Jane Austen is, well, Jane Austen, the doyenne of comedy and satire. Through her witty pen, and her revolutionary indirect libre style of writing, the foibles of Regency England are magnified.  Status, rank and class are the major concerns of her characters and the subservient position of women, for whom finding a good match is absolutely everything they can aspire to,  is put in sharp focus.
I am not a Janeite, but Austen has had me in her thrall ever since I discovered her work, back in my teens. Did it help in endearing her to me that I did not have to write A level English essays on Pride and Prejudice because my schooling was in a different country? Perhaps. (I wrote about Divina Commedia and I Promessi Sposi (The Betrothed) but whereas I have long made my peace with Dante, the very mention of Promessi Sposi still makes me slightly queasy).
Let's be clear. Reworkings are done all the time, much contemporary fiction is inspired by seminal literary works.  Margaret Atwood beautifully rewrote The Tempest in Hag-seed, Helen Fielding's Bridget Jones' Diary is but a version of Pride and Prejudice set in the 1990s, Zadie Smith's On Beauty owes its inspiration to  Howard's End, fully acknowledged as its source by the author.
Therefore I  thought that Austen in contemporary dress would be fun to read.
Well, yes and no.

I do not know what the criteria given to the authors were, for this Austen Project. I have so far read Joanna Trollope's Sense & Sensibility (note the ampersand) and am now going through Curtis Sittenfeld's Eligible. I then plan to move on to Emma as retold by Alexander McCall Smith, which I have already downloaded. Emma is my favourite Austen novel.

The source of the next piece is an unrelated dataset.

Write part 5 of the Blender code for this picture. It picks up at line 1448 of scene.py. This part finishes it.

Trollope, queen of the Aga Saga,  clearly had great fun rewriting Sense and Sensibility and was utterly faithful to the original. She is a good writer, I will not dispute that. But Sense & Sensibility does not work, precisely because she felt she should not   - perhaps could not - deviate from the original. Yet, the main difference between women of today and women in Regency England is precisely that marriage is no longer the be-all-end-all of our lives. Thus the matchmaking and the various disinheritances no longer make sense, not even in the upper-middle-class milieu the characters of the novel inhabit. Yes, Elinor (sense) is studying for a degree in architecture, which she has to give up to help out the now impoverished family. Marianne (sensibility), a musician,  comes across as a very silly girl,  and though Trollope hints at a possible bipolar condition she does not develop this fully, dwelling instead on her asthma (not in the original).  Willoughby, though mixed up with drugs, is not dark enough for our contemporary times to warrant the mammoth breakdown of Marianne - it is all a bit over the top, whereas it makes perfect sense in the original. It is as if Trollope was so in awe of Jane Austen, she could not bring herself to make her characters believable when giving them a contemporary dress. Thus they fall flat on their face. (But I do like the reference to upperly-mobile Middletons).

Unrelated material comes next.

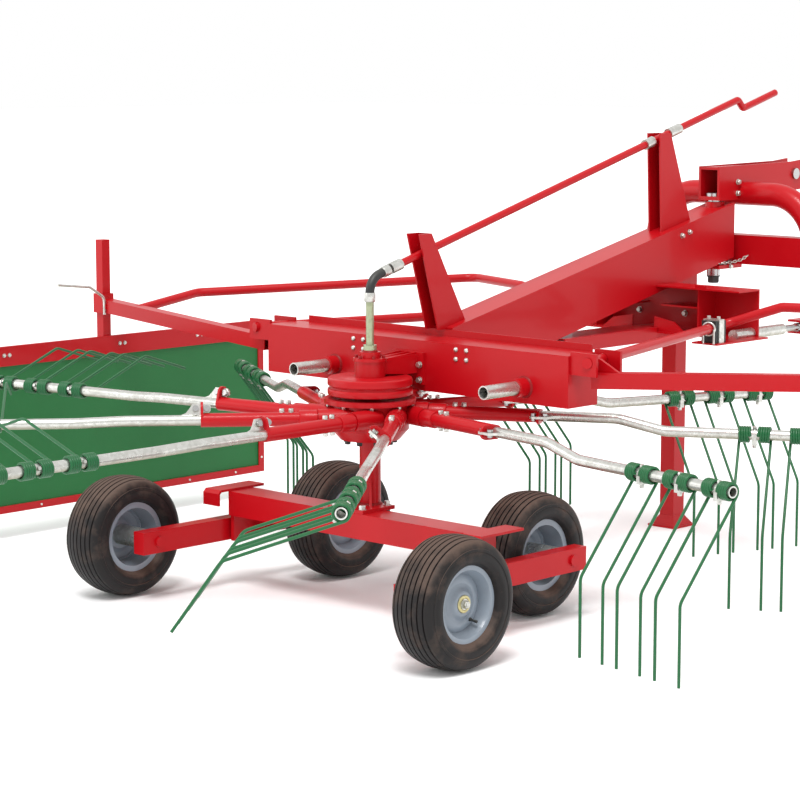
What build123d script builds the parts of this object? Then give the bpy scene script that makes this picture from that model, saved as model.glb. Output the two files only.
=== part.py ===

I watched a small clip on YouTube in which Joanna Trollope explains what she has done with the book. Coming from the same upper-middle-class background as Jane Austen's characters, she is able to observe shrewdly and fill in details.  Hers is an admirable effort, I certainly acknowledge that. But it does not work. At some point, Trollope makes Marianne say to her mother Belle that she views life like those 19th-century heroines so obsessed with marriage, as indeed Belle Dashwood seems to be. It's a nice touch, but it does not rescue the retelling.
Curtis Sittenfeld has been more imaginative in Eligible and one can relate to it more easily. I have not finished the book,  so I will refrain from commenting.

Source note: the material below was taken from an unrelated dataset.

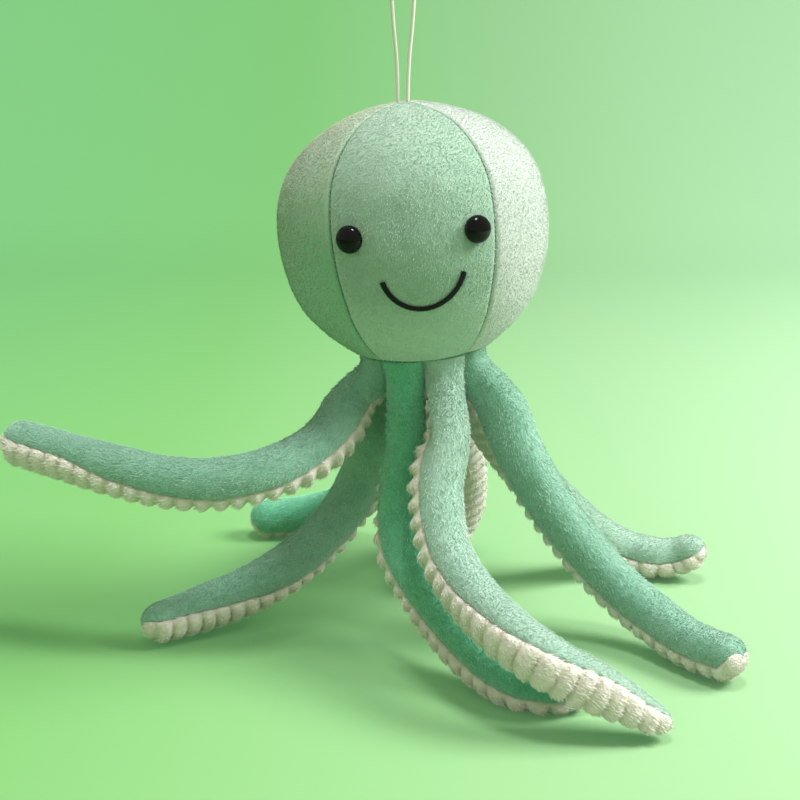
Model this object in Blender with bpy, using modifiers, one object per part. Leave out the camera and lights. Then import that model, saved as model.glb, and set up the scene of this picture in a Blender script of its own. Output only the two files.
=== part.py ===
"""A plush octopus on a hanging loop: a head sewn from four gores, eight stuffed arms and a cord.

The toy faces -Y and hangs from the top of its loop, which is the origin. Sizes are in metres.
"""

from math import ceil, cos, pi, radians, sin, sqrt, tan

import bmesh
import bpy
from mathutils import Matrix, Vector

# Driving dimensions of the head
HEAD_WIDTH = 0.1445
HEAD_HEIGHT = 0.133
NECK_WIDTH = 0.071
HEAD_FABRIC = 0.002
HEAD_LEAN_ANGLE = radians(4.7)
BASE_DISC_THICKNESS = 0.002

# Driving dimensions of the arms
ARM_COUNT = 8
ARM_LENGTH = 0.236
ARM_WIDTH = 0.026
ARM_FABRIC = 0.0016
ARM_ROOT_WIDTH = 0.0196
ARM_ROOT_RING = 0.0245

# Driving dimensions of the face
EYE_WIDTH = 0.014
EYE_DOME = 0.0062
EYE_RIM = 0.0012
SHANK_WIDTH = 0.0044
SHANK_LENGTH = 0.013
SHANK_RIDGE = 0.0004
SHANK_RIDGES = 3
DOME_STEPS = 5
ROUND_STEPS = 16
WASHER_WIDTH = 0.016
WASHER_THICKNESS = 0.0012
SMILE_WIDTH = 0.0028
SMILE_THICKNESS = 0.001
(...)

I suppose all this makes it crystal clear that context matters. Austen transcends her time because she talks about love,  money and the human condition - this continues to be important even today.  But there are certain things that anchor her characters to her time and it is not enough to give them ipads and laptops to make them contemporary: their thinking has to reflect our contemporary condition.  Trollope's Sense &Sensibility is only just "a cut above chick-lit" as one reviewer comments. It could have been better than that.